On how, after some of her ancestors worked as slaves on a plantation, her grandparents bought and farmed a sugar plantation in Barbados

"It always seems to me an extraordinary irony that ... my grandfather would decide — or rather his father would decide — that it was a good idea to go back into sugar, after the history — the torrid history — that our family had had with that particular crop, but I think, you know, even at the turn of the [20th] century ... it must have felt like sugar was still the biggest game in town, still the historic crop of the island. To be a planter was to be at the absolute top of the social tree and so, in some ways, you can see that for successful businessmen — even those who came from a slave line — that becoming a planter must have felt like real success, and I think that is why my great-grandfather decided to buy and also start to farm a plantation again."

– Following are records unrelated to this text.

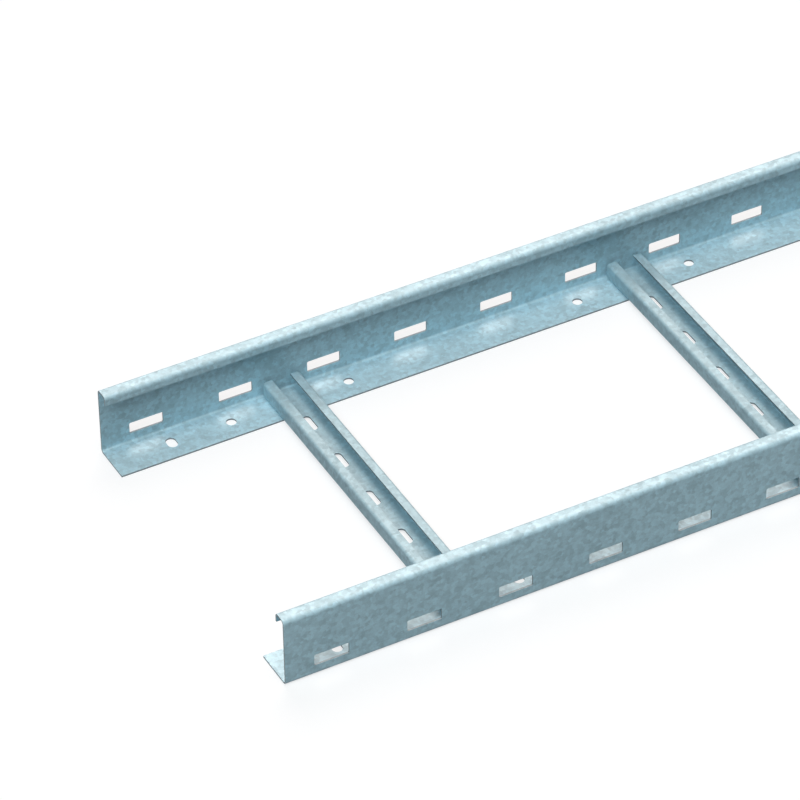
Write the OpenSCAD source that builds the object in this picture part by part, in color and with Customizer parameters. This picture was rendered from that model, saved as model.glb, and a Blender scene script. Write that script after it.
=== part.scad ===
// Cable ladder section, 3 m stock length, galvanised sheet steel.
// Two roll-formed side rails with slotted webs face each other. Ten C rungs, open side up,
// sit on the rails' inward bottom flanges and span from web to web.
// Millimetres. X runs along the rails, Y across the ladder and Z up from the floor.
// The origin is at the bottom centre.

/* [Ladder] */
// Width over the outer faces of the two rails
ladder_w = 300; // [200:10:900]
// Distance from one rung's centre to the next
rung_pitch = 300; // [200:10:450]
// Distance from a rail's end to the centre of its first rung
end_margin = 150; // [100:5:250]

/* [Side rail] */
// Height of the rail, which is the height of the ladder
rail_h = 60; // [45:1:150]
// Sheet thickness of the rail
rail_t = 1.5; // [1:0.1:2.5]
// Outer radius of the rail's bends
rail_r = 3.5; // [2:0.1:4.5]
// Width of the bottom flange, from the rail's outer face
flange_w = 35; // [28:1:60]
// Width of the top lip, from the rail's outer face
lip_w = 12.5; // [10:0.5:24]
// Depth of the lip's down-turned edge, from the rail's top
return_h = 8; // [6:0.5:16]

/* [Web slots] */
// Distance between the centres of the web slots
web_slot_pitch = 75; // [50:5:150]
// Distance from the rail's end to the centre of the first web slot
web_slot_first = 37.5; // [25:0.5:75]
// Length of a web slot, along the rail
web_slot_l = 28; // [14:0.5:40]
// Height of a web slot
web_slot_h = 9.5; // [7:0.5:14]
// Height of the web slots' centres above the rail's underside
web_slot_z = 14; // [11:0.5:30]
// Corner radius of a web slot
web_slot_r = 1; // [0.5:0.1:3]

/* [Flange holes] */
// Diameter of the round flange holes
flange_hole_d = 8; // [5:0.5:10]
// Distance of the flange holes' centres from the rail's outer face
flange_hole_in = 18; // [12:0.5:23]
// Distance of the two round holes beside a rung from the rung's centre
flange_hole_dx = 50; // [30:1:60]
// Width of the slot near each end of the flange, along the rail
end_slot_w = 8; // [6:0.5:10]
// Length of the slot near each end of the flange, across the rail
end_slot_l = 11.5; // [10.5:0.5:16]

/* [Rung] */
// Width of a rung
rung_w = 31; // [25:0.5:45]
// Height of a rung
rung_h = 14; // [11:0.5:30]
// Sheet thickness of a rung
rung_t = 1.5; // [1:0.1:2.5]
// Outer radius of the rung's bends
rung_r = 2.5; // [2:0.1:3.5]
// Width of the gap between a rung's two lips
rung_gap = 15.5; // [10:0.5:20]
// Clearance between a rung's end and the rail's bend
rung_fit = 0.5; // [0.2:0.1:2]

/* [Rung slots] */
// Distance between the centres of a rung's floor slots
rung_slot_pitch = 50; // [30:5:100]
// Length of a floor slot, along the rung
rung_slot_l = 18; // [10:0.5:26]
// Width of a floor slot
rung_slot_w = 7; // [5:0.5:12]

/* [Hidden] */
$fn = 48;
steel = [0.62, 0.68, 0.7];
rung_steel = [0.7, 0.75, 0.77];
// How far each cut runs past the sheet that it goes through
over = 1;
rung_count = 10;
ladder_l = (rung_count - 1) * rung_pitch + 2 * end_margin;
// Rungs reach to the start of the rails' bottom bends
rung_l = ladder_w - 2 * (rail_r + rung_fit);
web_slot_count = floor((ladder_l - 2 * web_slot_first) / web_slot_pitch) + 1;
// The flange's end slot is midway between the rail's end and the first round hole
end_slot_x = (end_margin - flange_hole_dx) / 2;
// Least material at a rung's end beyond its outermost slot
rung_slot_edge = 10;
rung_slot_side = max(0, floor((rung_l / 2 - rung_slot_l / 2 - rung_slot_edge) / rung_slot_pitch));

// Quarter ring of sheet that turns a corner, with its centre at the origin.
// The quarter lies towards +X and +Y before quarter_turns turns it anticlockwise.
module sheet_bend(r_out, thick, quarter_turns) {
  rotate(90 * quarter_turns)
    intersection() {
      difference() {
        circle(r = r_out);
        circle(r = r_out - thick);
      }
      square(r_out);
    }
}

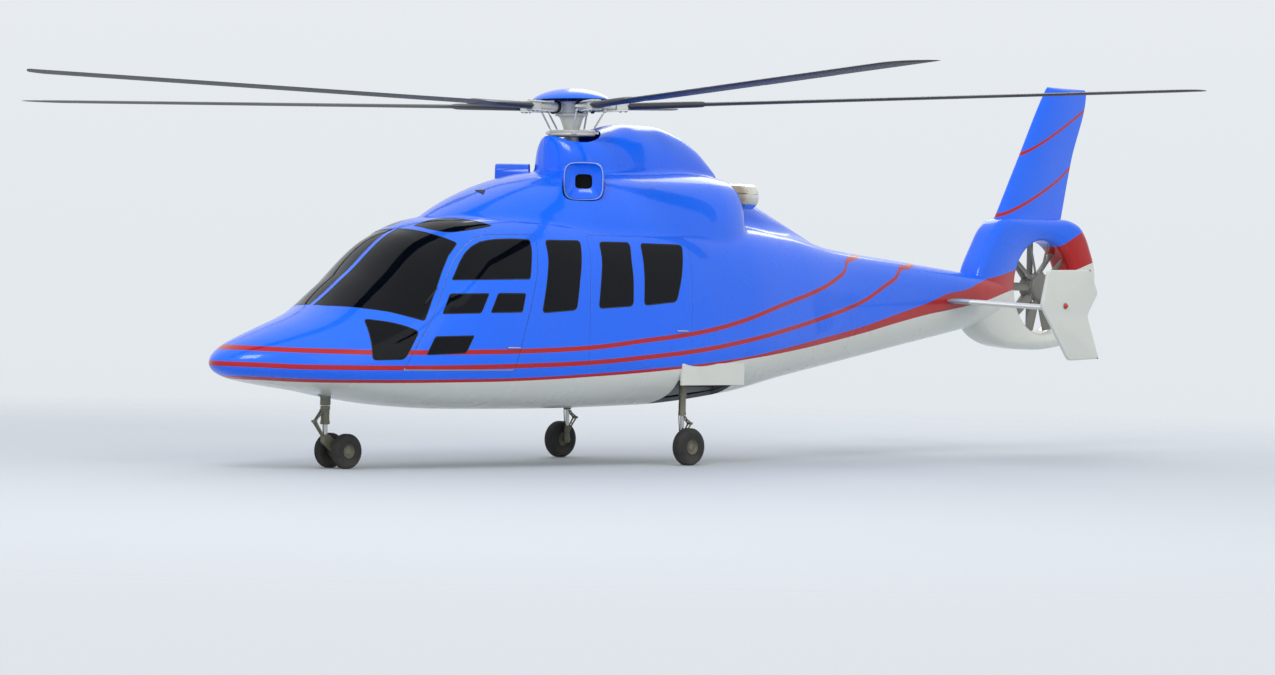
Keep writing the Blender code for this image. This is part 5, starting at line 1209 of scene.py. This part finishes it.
def makeRotor():
    curve = smoothCurve(bladeTable[:, 0], bladeTable[:, 1:])
    radii = np.concatenate([(0.5803, 0.585, 0.595), np.linspace(0.62, 1.33, 26), (1.345, 1.352, 1.358, 1.365),
                            np.linspace(1.39, 1.60, 10), np.linspace(1.70, 6.25, 60),
                            np.linspace(6.30, 6.69, 16), (6.705, 6.716, 6.724, 6.729)])
    arms, clamps, bolts, bearings, links, brackets = [], [], [], [], [], []
    for number in range(mast["blades"]):
        flat = rotorFrame @ Matrix.Rotation(2 * math.pi * number / mast["blades"], 4, "Z")
        turn = flat @ Matrix.Rotation(-mast["cone"], 4, "Y")
        sections = []
        for radius in radii:
            lead, trail, thick = curve(radius)
            blunt = float(np.clip((1.36 - radius) / 0.7, 0.0, 1.0))
            end = float(np.clip((radius - 0.5803) / 0.012, 0.35, 1.0))
            along, side = streamlined(lead + trail, 48, blunt)
            sections.append(np.stack([np.full(48, radius), -lead + along, side * thick * end], -1))
        tab = extrudedShape(((3.6, 0.286), (4.9, 0.286), (4.9, 0.2915), (3.6, 0.2915)), -0.0012, 0.0012, "z")
        blade = [placed(gridShape(np.array(sections)), turn), placed(tab, turn)]
        addPiece(f"blade_skin_{number + 1}", blade, "blackBladePaint", [f"rotor_blade_{number + 1}"],
                 body="main_rotor", sharp=50)
        sleeve = turnedShape(rounded(((0.0, 0.13), (0.047, 0.13), (0.050, 0.20), (0.050, 0.27),
                                      (0.043, 0.285), (0.040, 0.36), (0.036, 0.45), (0.0, 0.45)), 0.008, 3),
                             36, "x")
        yoke = [extrudedShape(softOutline(((0.27, -0.040), (0.40, -0.062), (0.578, -0.062), (0.578, 0.062),
                                           (0.40, 0.062), (0.27, 0.040)), 0.02, 0.02), low, high, "z", 0.003)
                for low, high in ((0.037, 0.051), (-0.051, -0.037))]
        block = extrudedShape(softOutline(((0.455, -0.048), (0.575, -0.048), (0.575, 0.048), (0.455, 0.048)),
                                          0.012, 0.02), -0.0365, 0.0365, "z", 0.003)
        arms += [placed(s, turn) for s in (sleeve, block)]
        clamps += [placed(s, turn) for s in yoke]
        horn = extrudedShape(softOutline(((0.29, -0.03), (0.31, -0.118), (0.35, -0.118), (0.37, -0.03)),
                                         0.012, 0.01), -0.014, 0.014, "z", 0.003)
        arms.append(placed(horn, turn))
        damper = turnedShape(rounded(((0.0, 0.195), (0.060, 0.195), (0.064, 0.203), (0.064, 0.222),
                                      (0.060, 0.230), (0.0, 0.230)), 0.003, 2), 32, "x")
        bearings.append(placed(damper, turn))
        for x, y in ((0.50, -0.030), (0.50, 0.030), (0.555, -0.030), (0.555, 0.030), (0.34, 0.0)):
            for low, high in ((0.0505, 0.0595), (-0.0595, -0.0505)):
                head = rodShape(0.010, low, high, 6, "z", (x, y, 0))
                bolts.append(placed(head, turn))
        low, high = Vector((0.20, -0.085, -0.24)), Vector((0.33, -0.100, -0.03))
        link = tubeShape([low.lerp(high, t) for t in (0, 0.16, 0.2, 0.8, 0.84, 1)],
                         [0.0065, 0.0065, 0.0095, 0.0095, 0.0065, 0.0065], 16)
        ends = [turnedShape(rounded(((0.0, -0.009), (0.015, -0.009), (0.015, 0.009), (0.0, 0.009)), 0.003),
                            20, "y", tuple(p)) for p in (low, high)]
        links += [placed(s, flat) for s in (link, *ends)]
        lug = extrudedShape(softOutline(((0.19, -0.112), (0.265, -0.105), (0.245, -0.06), (0.18, -0.06)),
                                        0.008, 0.01), -0.270, -0.245, "z", 0.002)
        links.append(placed(lug, flat))
        arm = extrudedShape(((0.07, 0.0765), (0.14, 0.0765), (0.34, 0.080), (0.36, 0.088), (0.20, 0.140),
                             (0.07, 0.155)), -0.008, 0.008, "y", 0.002)
        brackets.append(placed(arm, flat))
    barrel = rounded(((0.0, -0.50), (0.075, -0.50), (0.075, -0.30), (0.080, -0.22), (0.112, -0.12),
                      (0.128, -0.088), (0.168, -0.080), (0.1695, -0.060), (0.150, -0.052), (0.150, 0.044),
                      (0.1695, 0.050), (0.1695, 0.062), (0.10, 0.0745), (0.0, 0.0745)), 0.010, 4)
    shaft = placed(turnedShape(barrel, 72, "z"), rotorFrame)
    for k in range(15):
        spot = 2 * math.pi * (k + 0.5) / 15
        head = rodShape(0.008, 0.062, 0.0715, 6, "z", (0.148 * math.cos(spot), 0.148 * math.sin(spot), 0))
        bolts.append(placed(head, rotorFrame))
    addPiece("hub_body", [shaft, *arms], "paleHubPaint", ["rotor_hub"], body="main_rotor", sharp=40)
    addPiece("hub_clamps", clamps, "paleSatinPaint", body="main_rotor")
    addPiece("hub_bolts", bolts, "dullSteel", body="main_rotor")
    addPiece("hub_dampers", bearings, "blackRubber", body="main_rotor")
    ring = rounded(((0.0753, -0.29), (0.20, -0.29), (0.235, -0.288), (0.245, -0.275), (0.245, -0.262),
                    (0.236, -0.258), (0.236, -0.250), (0.245, -0.246), (0.245, -0.235), (0.22, -0.225),
                    (0.12, -0.225), (0.0753, -0.225)), 0.004, 3)
    star = placed(outward(turnedShape(ring + [ring[0]], 72, "z", caps=False)), rotorFrame)
    addPiece("swashplate_body", [star, *links], "paleHubPaint", ["swashplate"], body="main_rotor", sharp=40)
    # The cap's outer and inner faces are domes, each with its height as a power of the part of its radius.
    dome = [(0.390 * s, 0.0900 + 0.1078 * (1 - s**2) ** 0.75) for s in np.linspace(0.05, 1, 22)]
    under = [(0.380 * s, 0.082 + 0.098 * (1 - s**2) ** 0.75) for s in np.linspace(0.97, 0.05, 18)]
    edge = [(0.392, 0.0875), (0.390, 0.0850), (0.380, 0.0870)]
    cap = turnedShape([(0.0, 0.1978), *dome, *edge, *under, (0.0, 0.180)], 96, "z", caps=False)
    cap = outward(placed(cap, rotorFrame))
    addPiece("hub_cap_skin", cap, "blueGlossPaint", ["hub_cap"], body="main_rotor",
             sharp=50)
    post = placed(rodShape(0.045, 0.0765, 0.178, 24, "z"), rotorFrame)
    addPiece("hub_cap_brackets", [*brackets, post], "blackRubber", body="main_rotor")
    print("main rotor made")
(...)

On how, after moving to England from Barbados in 1976 with her family, the color of her skin meant something different

"Whereas in the Caribbean my slightly lighter skin marked me out as being perhaps potentially a little more privileged, in Britain there was none of that subtlety or ideas ... about race. It was very much: I was a black person and that was that, and one was very much reduced to a series of stereotypes — and rather dull stereotypes at that — about what it was to be a black person."

On the current prospect of her family's Barbados plantation being sold for real estate

"I can remember and spent so much of my youth being at my grandmother's and grandfather's plantation and listening to the ... sound of the cane and running around ... this little magic world of beautiful gardens that surround the plantation house. ... It was all for me a very idyllic adventure, and so the idea of it being over is both painful, because it represents to me very much my Caribbean childhood, my past, my family, and then another part of me thinks that it's time ... for me — as well as the island — to close the door on the plantation story and walk into the future."

On how her research and knowledge of her family's past has changed her thinking about sugar

"It was not until I was reading some of the work by the abolitionists, and ... one of their big ... campaigns was that it was 'blood-stained sugar,' ... that it carried the blood of slaves, and I remember actually at that point putting some sugar into something and thinking, 'Ah, it's this!' And ... I thought again about the way that commodities — in my case it was sugar; in America the parallels would be, as I say, cotton or tobacco — how these ... commodities have such real, visceral impacts on the way our lives unfold and how extraordinary that is."